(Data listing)

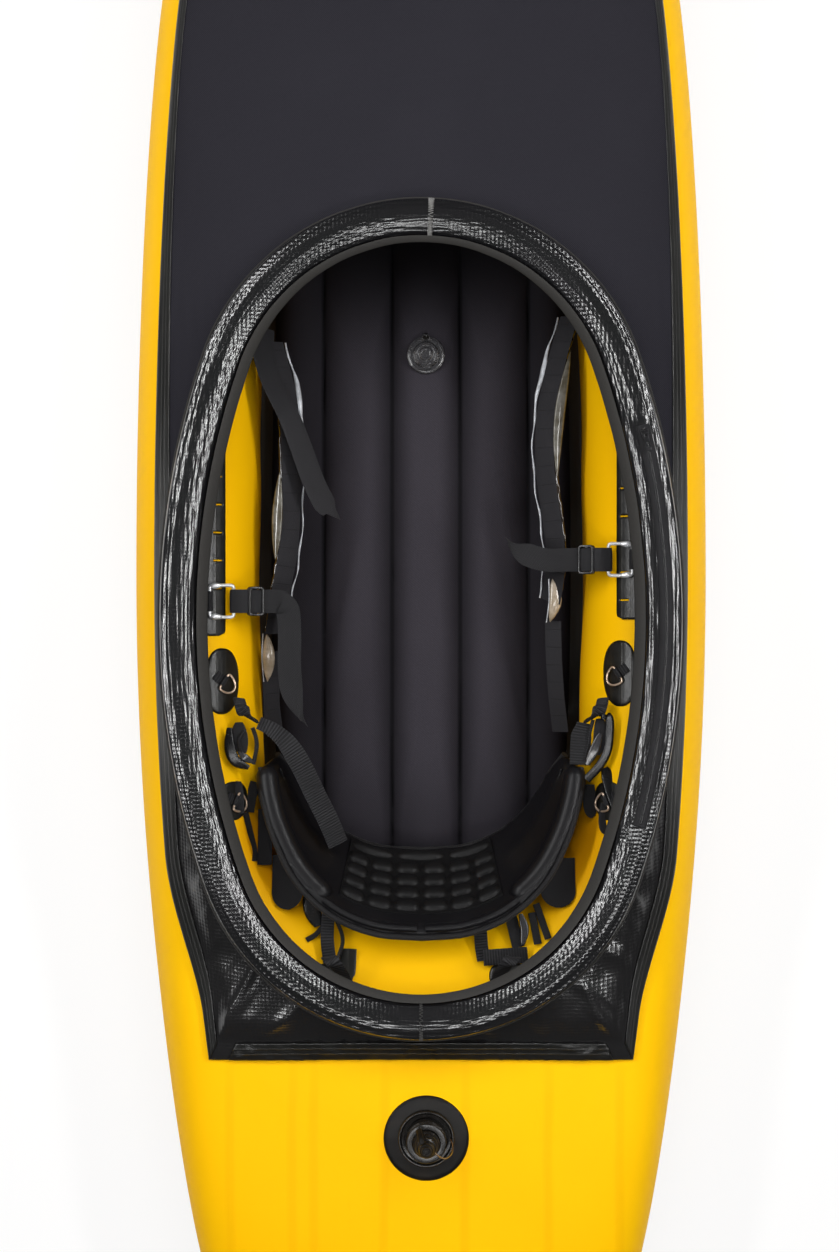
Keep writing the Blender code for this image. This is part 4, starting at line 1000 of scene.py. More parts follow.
def front_edge():
    """The front deck's outer edge, from starboard round the bow to port."""
    count = 220
    start = math.asin((COAMING_Y + DECK_HALF_GAP - WIDEST_Y) / STERN_REACH)
    edge = []
    for i in range(count + 1):
        angle = start + (math.pi - 2 * start) * i / count
        point = outline_point(angle)
        ahead = outline_point(angle + 0.01) - outline_point(angle - 0.01)
        inward = Vector((-ahead.y, ahead.x)).normalized()
        if i in (0, count):
            inward = Vector((-math.copysign(1, point.x), 0))
        edge.append(point + inward * DECK_INSET)
    return edge


def rear_edge():
    """The rear deck's outer edge: down the starboard side, across the stern and up the port side."""
    across = 110
    side = []
    first = COAMING_Y - DECK_HALF_GAP
    for i in range(REAR_EDGE_STEPS + 1):
        y = first + (DECK_REAR_Y - first) * i / REAR_EDGE_STEPS
        side.append(Vector((hull_half_width(y) - deck_inset(y), y)))
    corner = side[-1].x
    back = [Vector((corner * (1 - 2 * i / across), DECK_REAR_Y)) for i in range(1, across)]
    port = [Vector((-point.x, point.y)) for point in reversed(side)]
    return side + back + port


def front_folds(point):
    """Soft puckers beside the coaming and slack ahead of it."""
    x, y = point.x, point.y
    beside = smooth_step((0.52 - y) / 0.3) * smooth_step((abs(x) - 0.26) / 0.06)
    puckers = math.sin(abs(x) * 2 * math.pi / 0.021 + 2.4 * noise.noise(Vector((x * 6, y * 5, 4)))) * 0.0011
    slack = noise.noise(Vector((x * 3.2, y * 2.2, 9))) * 0.0040
    slack += noise.noise(Vector((x * 9, y * 6, 2))) * 0.0012
    return beside * puckers + slack


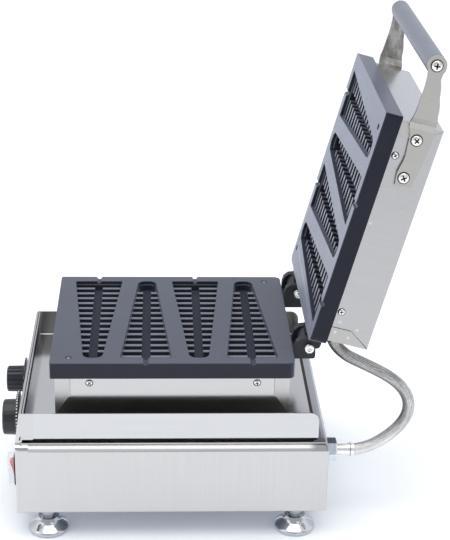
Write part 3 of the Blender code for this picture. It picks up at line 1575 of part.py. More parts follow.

Stated task | Return exactly the lines that run from the top of the listing above to the line containing "return beside * puckers + slack", please, keeping both end lines and leaving out everything else.

Solution to the problem |
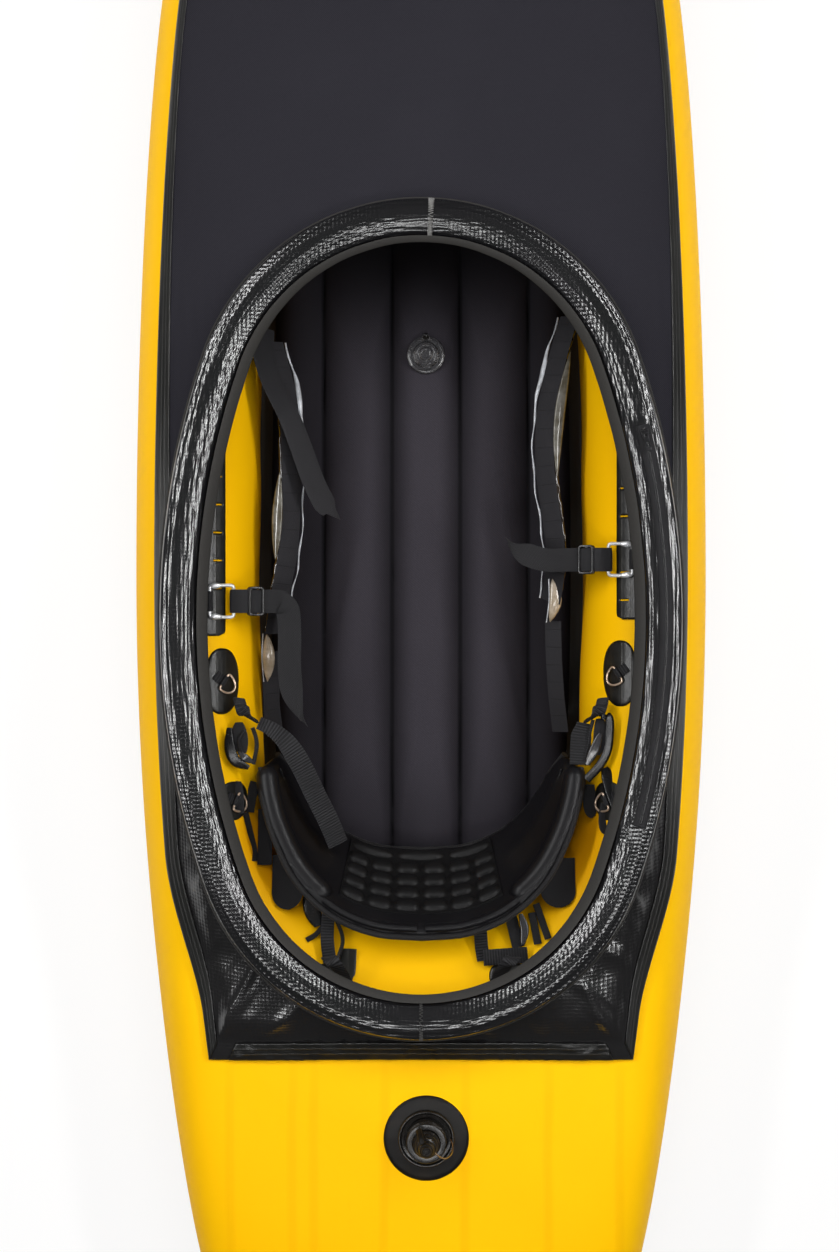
Keep writing the Blender code for this image. This is part 4, starting at line 1000 of scene.py. More parts follow.
def front_edge():
    """The front deck's outer edge, from starboard round the bow to port."""
    count = 220
    start = math.asin((COAMING_Y + DECK_HALF_GAP - WIDEST_Y) / STERN_REACH)
    edge = []
    for i in range(count + 1):
        angle = start + (math.pi - 2 * start) * i / count
        point = outline_point(angle)
        ahead = outline_point(angle + 0.01) - outline_point(angle - 0.01)
        inward = Vector((-ahead.y, ahead.x)).normalized()
        if i in (0, count):
            inward = Vector((-math.copysign(1, point.x), 0))
        edge.append(point + inward * DECK_INSET)
    return edge


def rear_edge():
    """The rear deck's outer edge: down the starboard side, across the stern and up the port side."""
    across = 110
    side = []
    first = COAMING_Y - DECK_HALF_GAP
    for i in range(REAR_EDGE_STEPS + 1):
        y = first + (DECK_REAR_Y - first) * i / REAR_EDGE_STEPS
        side.append(Vector((hull_half_width(y) - deck_inset(y), y)))
    corner = side[-1].x
    back = [Vector((corner * (1 - 2 * i / across), DECK_REAR_Y)) for i in range(1, across)]
    port = [Vector((-point.x, point.y)) for point in reversed(side)]
    return side + back + port


def front_folds(point):
    """Soft puckers beside the coaming and slack ahead of it."""
    x, y = point.x, point.y
    beside = smooth_step((0.52 - y) / 0.3) * smooth_step((abs(x) - 0.26) / 0.06)
    puckers = math.sin(abs(x) * 2 * math.pi / 0.021 + 2.4 * noise.noise(Vector((x * 6, y * 5, 4)))) * 0.0011
    slack = noise.noise(Vector((x * 3.2, y * 2.2, 9))) * 0.0040
    slack += noise.noise(Vector((x * 9, y * 6, 2))) * 0.0012
    return beside * puckers + slack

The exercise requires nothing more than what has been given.